Dejadme la Esperanza

Cristo de la Conversión: sé que existe el Paraíso que prometes. Lo he visto, lo he sentido. Esta mañana

14 de abril 2017 - 02:31

Cuatro finales tiene mi Semana Santa, que algo tan sentido no puede terminar una sola vez y en un instante: cuando entró la Amargura, cuando el Martes Santo por la noche se cerró el besamanos del Señor del Gran Poder, cuando hoy entre la Esperanza y cuando, al pasar de la rampa al templo, esta noche se extinga el latido del palio de Loreto llevándose la luz dorada de mis últimos candelabros de cola.

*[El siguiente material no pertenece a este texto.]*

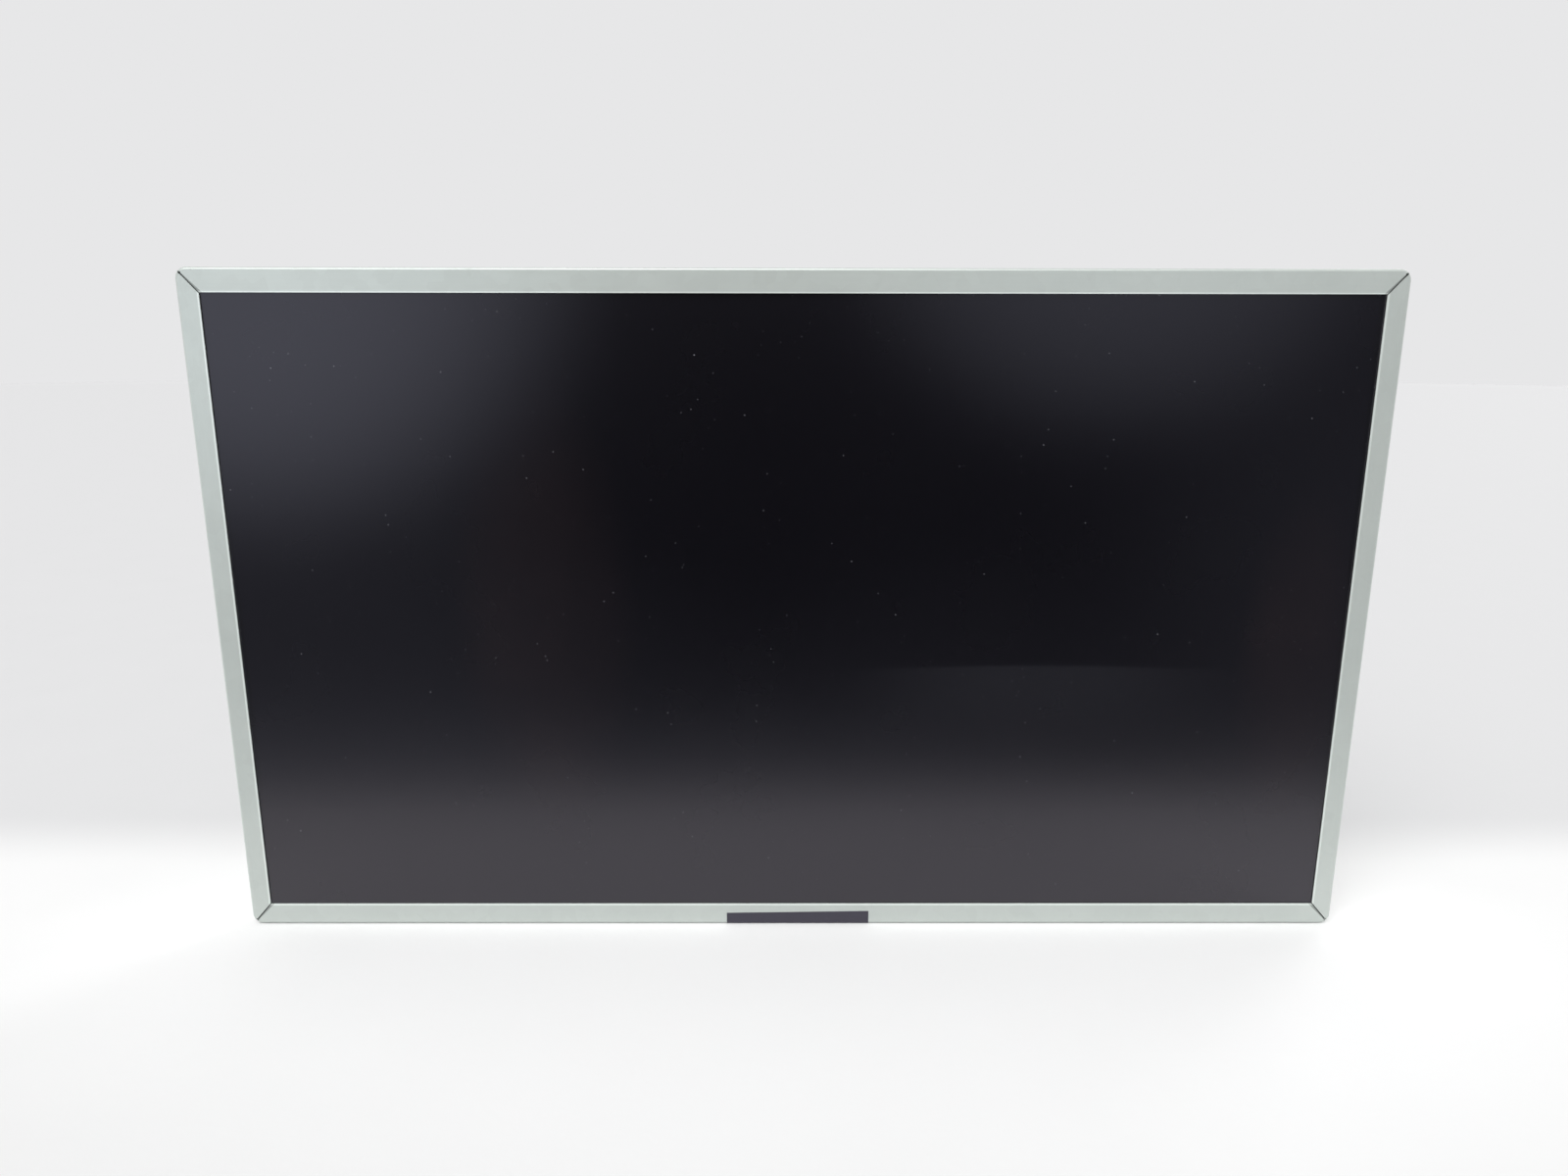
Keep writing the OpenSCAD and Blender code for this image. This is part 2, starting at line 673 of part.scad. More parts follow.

Después sólo será Soledad, como si la Virgen de San Lorenzo aún cerrara el Viernes Santo poniendo fin a la Semana Santa. Estos cuatro finales son más duros cuanto más avanza la Semana Santa. Tras la Amargura tuve Cautivo; tras el besamanos del Gran Poder lo tuve en su paso y hubo expectación de Madrugada. Pero tras la Esperanza, ¿qué puede haber? Agonía, mortaja, caída, necesidades, soledad, abatimiento…

El Viernes Santo por la tarde sólo puedo pensar en esa Basílica vacía, ese palio exhausto, ese olor a cera fría, esa silueta poderosa emergiendo tras la candelería gastada, esa mirada resplandeciendo en la penumbra. Sí, es cierto lo que se dice por el Patrocinio: Cristo agoniza. Por el Real de la Carretería las escaleras se apoyan en la cruz para descender su cuerpo muerto y en el convento de la Paz tienen preparada su mortaja. Todo se ha consumado. Se oye el eco de los versos que Juan Sierra dedicó a la Soledad de San Lorenzo: "De mármol blanco y espeso/ es la vida, cuando dura,/ luego que una sepultura/ cayó con todo su peso".

Al llegar la noche me pregunto si es posible que fuera esta misma mañana cuando la vi por la Encarnación, por Feria, por Relator… Calles que son ahora sólo huella, vacío, ausencia. La Macarena sale para hacernos sentir dos días antes la alegría de la Resurrección; y entra para hacernos padecer la oscuridad y la tristeza de la tarde del primer Viernes Santo. El recuerdo de esas benditas doce horas hace a la vez intolerable y tolerable este vacío. Algo nos hiere desproporcionadamente, como si volviéramos a ser niños emocionalmente indefensos, al recordar en la noche del Viernes Santo el esplendor, la luz y la alegría de esa mañana. Pero este recuerdo también nos conforta, porque la Esperanza -¿verdad, Juana Reina?- es una inagotable e inasible contradicción entre la gracia y la pena. Y en la noche más triste le diremos al Cristo de la Conversión: sé que existe el Paraíso que prometes. Lo he visto, lo he vivido, lo he sentido. Esta mañana.